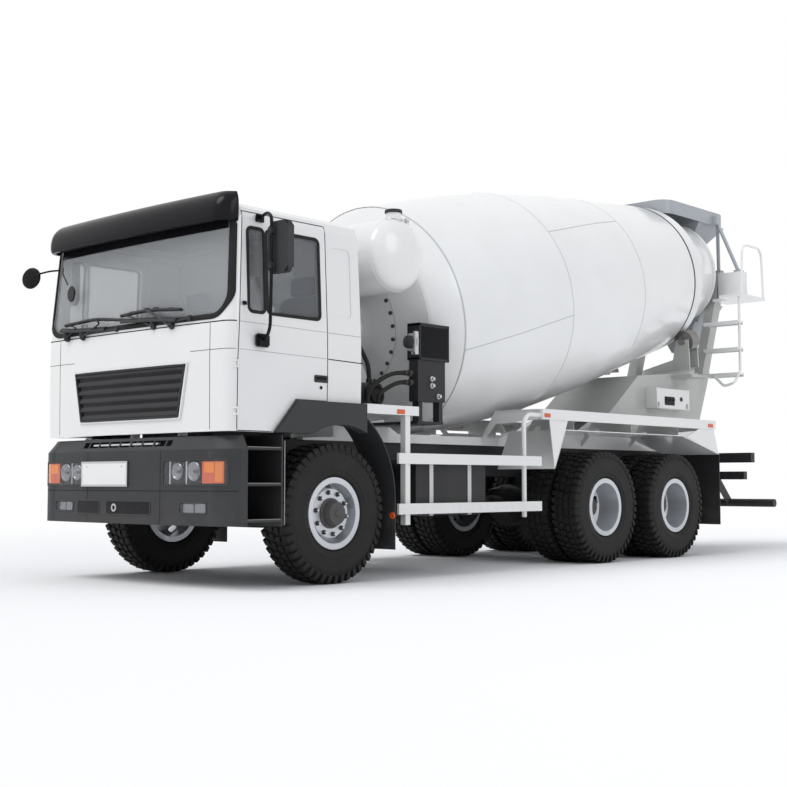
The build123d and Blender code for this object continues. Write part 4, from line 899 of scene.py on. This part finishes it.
# Two round mirrors on the right: one on an arm at the corner, one in front of the windscreen
cornerMirror = {
    "spot": (-1.392, -1.188, 2.572), "aim": (-0.35, 0.9, -0.1),
    "arm": [(-1.165, -1.05, 2.63), (-1.23, -1.1, 2.625), (-1.33, -1.165, 2.6), (-1.385, -1.19, 2.585)],
    "back": [(-0.012, 0), (-0.012, 0.05), (-0.004, 0.085), (0.006, 0.094), (0.012, 0.094), (0.012, 0.088)],
}
screenMirror = {
    "spot": (-0.79, -1.183, 2.375), "aim": (0.15, 1, 0),
    "arm": [(-1.0, -1.12, 2.62), (-0.93, -1.17, 2.56), (-0.84, -1.18, 2.46)],
    "back": [(0, 0), (0, 0.06), (0.006, 0.068), (0.012, 0.066), (0.012, 0)],
}
spot, aim = at(*cornerMirror["spot"]), cornerMirror["aim"]
extra = Form().use(glossBlack)
extra.tube([at(*place) for place in cornerMirror["arm"]], 0.008, 0.03)
extra.spun(spot, aim, cornerMirror["back"], 36)
extra.use(chrome).spun(spot, aim, bandOf(0.0095, 0.0115, 0, 0.088), 36)
extra.use(glossBlack).tube([at(*place) for place in screenMirror["arm"]], 0.006, 0.03)
extra.spun(at(*screenMirror["spot"]), screenMirror["aim"], screenMirror["back"], 30)
extra.done("front_mirrors", "cab", "gloss_black")
print("mirrors made")

# Wipers: linkage cases, pivots on castings, arms and long blades with their clips
wiperSets = [
    {"case": [(-0.08, 2.086), (0.3, 2.07), (0.62, 2.042)], "pivots": [(0.321, 2.014), (0.546, 2.0)],
     "blade": [(-0.1, 2.135), (0.25, 2.152), (0.66, 2.122)], "end": (0.76, 2.045)},
    {"case": [(-0.93, 2.078), (-0.7, 2.06), (-0.3, 2.045)], "pivots": [(-0.86, 2.006), (-0.63, 2.0)],
     "blade": [(-0.88, 2.118), (-0.45, 2.14), (0.02, 2.09)], "end": (-0.16, 2.03)},
]
wiper = Form()
for spec in wiperSets:
    wiper.use(charcoal).tube([at(x, -1.176, z) for x, z in spec["case"]], 0.024, 0.1, 10, 0.5)
    for x, z in spec["pivots"]:
        wiper.tube([at(x, -1.176, z + 0.05), at(x, -1.178, z)], 0.019, 0, 10, 0.7)
        casting = [(-0.02, 0), (-0.02, 0.026), (0.012, 0.028), (0.028, 0.02), (0.031, 0)]
        wiper.spun(at(x, -1.155, z), (0, -1, 0.1), casting, 24)
    (x0, z0), (x1, z1), (x2, z2) = spec["blade"]
    (thinX, thinZ), (strongX, strongZ), (endX, endZ) = *spec["pivots"], spec["end"]
    arm = [at(strongX, -1.18, strongZ), at(x1 + 0.1, -1.188, z1 - 0.045), at(x1, -1.188, z1 - 0.004)]
    wiper.tube(arm, 0.012, 0.06, 8, 0.6)
    arm = [at(thinX, -1.18, thinZ), at(x0 + 0.2, -1.184, z0 - 0.035), at(x0 + 0.08, -1.184, z0 - 0.012)]
    wiper.tube(arm, 0.009, 0.06, 8, 0.6)
    wiper.tube([at(x0, -1.172, z0), at(x1, -1.177, z1), at(x2, -1.174, z2)], 0.011, 0.15, 8, 0.8)
    wiper.tube([at(strongX, -1.17, strongZ + 0.03), at(endX, -1.172, endZ)], 0.009, 0, 8)
    wiper.spun(at(endX, -1.155, endZ), (0, -1, 0), [(0, 0), (0, 0.022), (0.022, 0.02), (0.026, 0)], 20)
    strip = [at(x0 - 0.01, -1.162, z0 - 0.006), at(x1, -1.163, z1 - 0.006), at(x2 + 0.01, -1.161, z2 - 0.006)]
    wiper.use(sealRubberAndGapShade).tube(strip, 0.007, 0.15, 6, 1.6)
    wiper.use(charcoal)
    for t in (0.2, 0.45, 0.6, 0.85):
        spot = at(x0 + (x2 - x0) * t, -1.173, z0 + (z2 - z0) * t + 0.03 * (1 - abs(2 * t - 1)))
        wiper.box(spot - Vector((0.03, 0.01, 0.013)), spot + Vector((0.03, 0.008, 0.01)), 0.004)
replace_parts(wiper.done("wiper_arms", "cab", "dark_plastic"), "wipers")
print("wipers made")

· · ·

### WHAT IS EXPECTED
Repeat the listing in full, keeping every line exactly as it is.

### RESULT
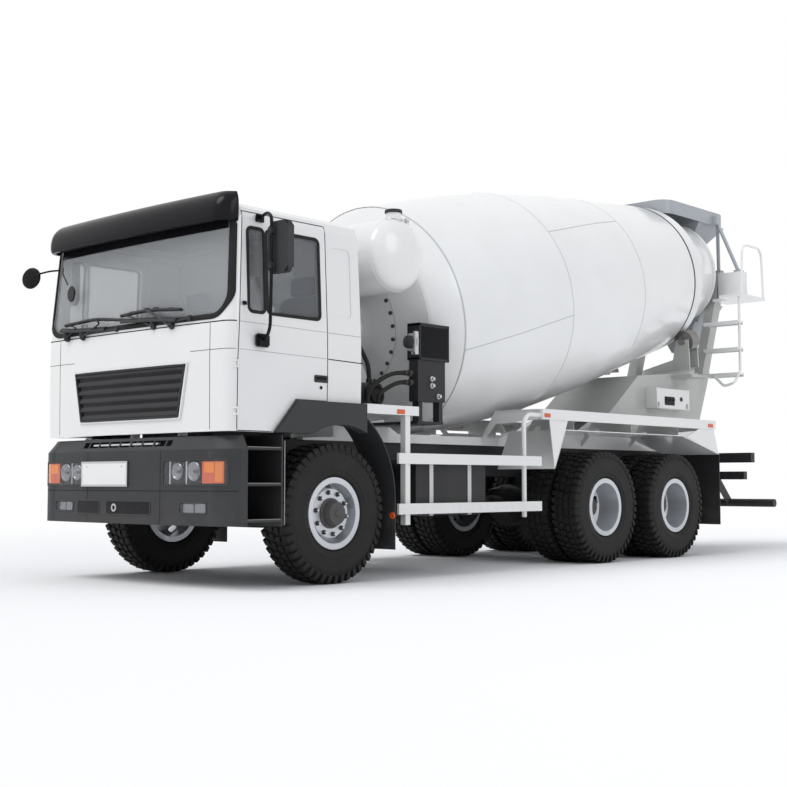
The build123d and Blender code for this object continues. Write part 4, from line 899 of scene.py on. This part finishes it.
# Two round mirrors on the right: one on an arm at the corner, one in front of the windscreen
cornerMirror = {
    "spot": (-1.392, -1.188, 2.572), "aim": (-0.35, 0.9, -0.1),
    "arm": [(-1.165, -1.05, 2.63), (-1.23, -1.1, 2.625), (-1.33, -1.165, 2.6), (-1.385, -1.19, 2.585)],
    "back": [(-0.012, 0), (-0.012, 0.05), (-0.004, 0.085), (0.006, 0.094), (0.012, 0.094), (0.012, 0.088)],
}
screenMirror = {
    "spot": (-0.79, -1.183, 2.375), "aim": (0.15, 1, 0),
    "arm": [(-1.0, -1.12, 2.62), (-0.93, -1.17, 2.56), (-0.84, -1.18, 2.46)],
    "back": [(0, 0), (0, 0.06), (0.006, 0.068), (0.012, 0.066), (0.012, 0)],
}
spot, aim = at(*cornerMirror["spot"]), cornerMirror["aim"]
extra = Form().use(glossBlack)
extra.tube([at(*place) for place in cornerMirror["arm"]], 0.008, 0.03)
extra.spun(spot, aim, cornerMirror["back"], 36)
extra.use(chrome).spun(spot, aim, bandOf(0.0095, 0.0115, 0, 0.088), 36)
extra.use(glossBlack).tube([at(*place) for place in screenMirror["arm"]], 0.006, 0.03)
extra.spun(at(*screenMirror["spot"]), screenMirror["aim"], screenMirror["back"], 30)
extra.done("front_mirrors", "cab", "gloss_black")
print("mirrors made")

# Wipers: linkage cases, pivots on castings, arms and long blades with their clips
wiperSets = [
    {"case": [(-0.08, 2.086), (0.3, 2.07), (0.62, 2.042)], "pivots": [(0.321, 2.014), (0.546, 2.0)],
     "blade": [(-0.1, 2.135), (0.25, 2.152), (0.66, 2.122)], "end": (0.76, 2.045)},
    {"case": [(-0.93, 2.078), (-0.7, 2.06), (-0.3, 2.045)], "pivots": [(-0.86, 2.006), (-0.63, 2.0)],
     "blade": [(-0.88, 2.118), (-0.45, 2.14), (0.02, 2.09)], "end": (-0.16, 2.03)},
]
wiper = Form()
for spec in wiperSets:
    wiper.use(charcoal).tube([at(x, -1.176, z) for x, z in spec["case"]], 0.024, 0.1, 10, 0.5)
    for x, z in spec["pivots"]:
        wiper.tube([at(x, -1.176, z + 0.05), at(x, -1.178, z)], 0.019, 0, 10, 0.7)
        casting = [(-0.02, 0), (-0.02, 0.026), (0.012, 0.028), (0.028, 0.02), (0.031, 0)]
        wiper.spun(at(x, -1.155, z), (0, -1, 0.1), casting, 24)
    (x0, z0), (x1, z1), (x2, z2) = spec["blade"]
    (thinX, thinZ), (strongX, strongZ), (endX, endZ) = *spec["pivots"], spec["end"]
    arm = [at(strongX, -1.18, strongZ), at(x1 + 0.1, -1.188, z1 - 0.045), at(x1, -1.188, z1 - 0.004)]
    wiper.tube(arm, 0.012, 0.06, 8, 0.6)
    arm = [at(thinX, -1.18, thinZ), at(x0 + 0.2, -1.184, z0 - 0.035), at(x0 + 0.08, -1.184, z0 - 0.012)]
    wiper.tube(arm, 0.009, 0.06, 8, 0.6)
    wiper.tube([at(x0, -1.172, z0), at(x1, -1.177, z1), at(x2, -1.174, z2)], 0.011, 0.15, 8, 0.8)
    wiper.tube([at(strongX, -1.17, strongZ + 0.03), at(endX, -1.172, endZ)], 0.009, 0, 8)
    wiper.spun(at(endX, -1.155, endZ), (0, -1, 0), [(0, 0), (0, 0.022), (0.022, 0.02), (0.026, 0)], 20)
    strip = [at(x0 - 0.01, -1.162, z0 - 0.006), at(x1, -1.163, z1 - 0.006), at(x2 + 0.01, -1.161, z2 - 0.006)]
    wiper.use(sealRubberAndGapShade).tube(strip, 0.007, 0.15, 6, 1.6)
    wiper.use(charcoal)
    for t in (0.2, 0.45, 0.6, 0.85):
        spot = at(x0 + (x2 - x0) * t, -1.173, z0 + (z2 - z0) * t + 0.03 * (1 - abs(2 * t - 1)))
        wiper.box(spot - Vector((0.03, 0.01, 0.013)), spot + Vector((0.03, 0.008, 0.01)), 0.004)
replace_parts(wiper.done("wiper_arms", "cab", "dark_plastic"), "wipers")
print("wipers made")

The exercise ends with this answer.